Ms. Isenberg said that while she does not foresee the county pledging additional cash toward the deal, she expects the county to offer in-kind services, such as road engineering, to help with the development of the park. The battlefield park would be a benefit for historians and tourists, she said.

Ms. Horvath said development of the park is expected to cost several million dollars, for such things as building roads, trails, exhibits, and an interpretive center.

Mrs. Johnson said it will be several more years before the park is developed and opened. "This is a battlefield park. It's a different kind of park. It's going to take a while and it will take expertise. We'll have the help of the National Park Service," she said.

"We should remind ourselves that the Battle of Fallen Timbers is of historical significance not only to our region, but also to our nation. The preservation and interpretation of this site will be a gift with significant economic benefit to our area," Miss Kaptur said in the statement.

Planners have theorized that they would like to dedicate the park on Aug. 20, 2003, because Aug. 20 would be the 209th anniversary of the battle, and the year 2003 is Ohio's bicentennial year, Mrs.

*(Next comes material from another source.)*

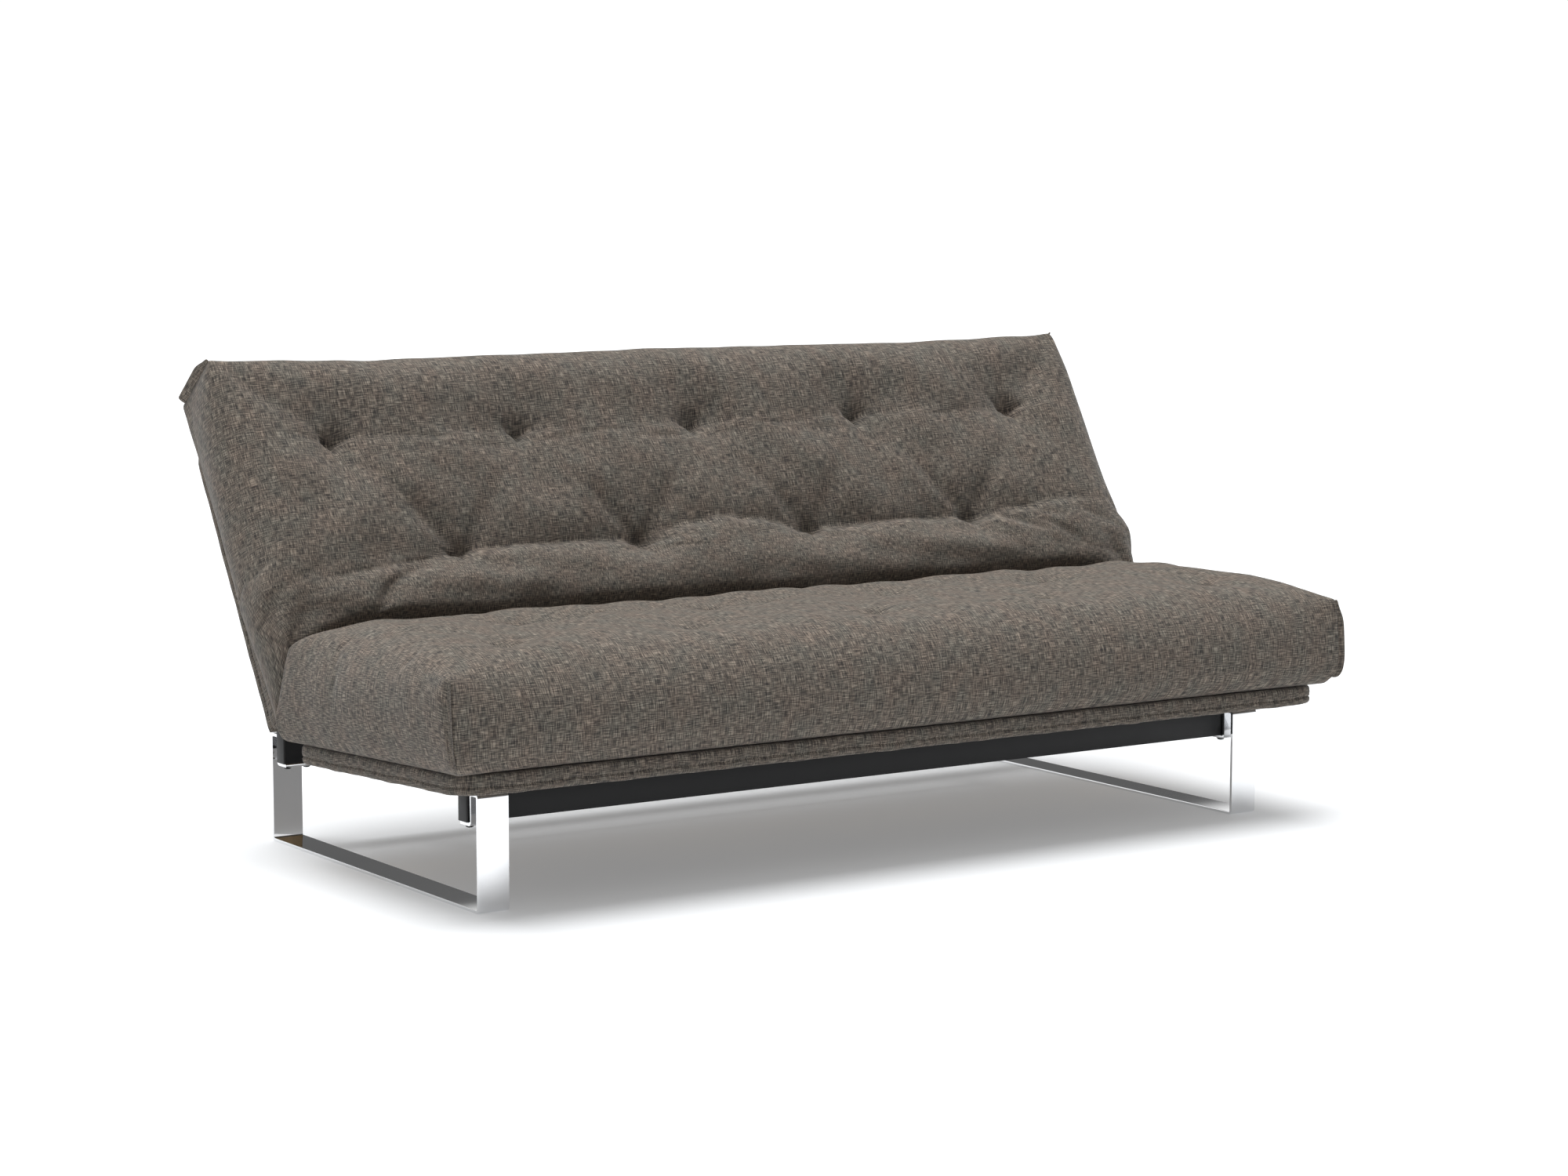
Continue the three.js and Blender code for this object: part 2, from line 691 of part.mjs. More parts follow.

Johnson said.

The 1795 Treaty of Greenville, which resulted from the Battle of Fallen Timbers, opened Ohio and much of the Northwest Territory to settlers. In the war, Gen. Anthony Wayne led forces that defeated an alliance of American Indian tribes.

The battlefield is part of about 1,200 acres, formerly in Monclova Township, which the city purchased for $14 million in 1987. The city wanted to annex it, but the move was blocked by the courts. Toledo has gradually sold off most of the land, much of which has since been annexed to Maumee.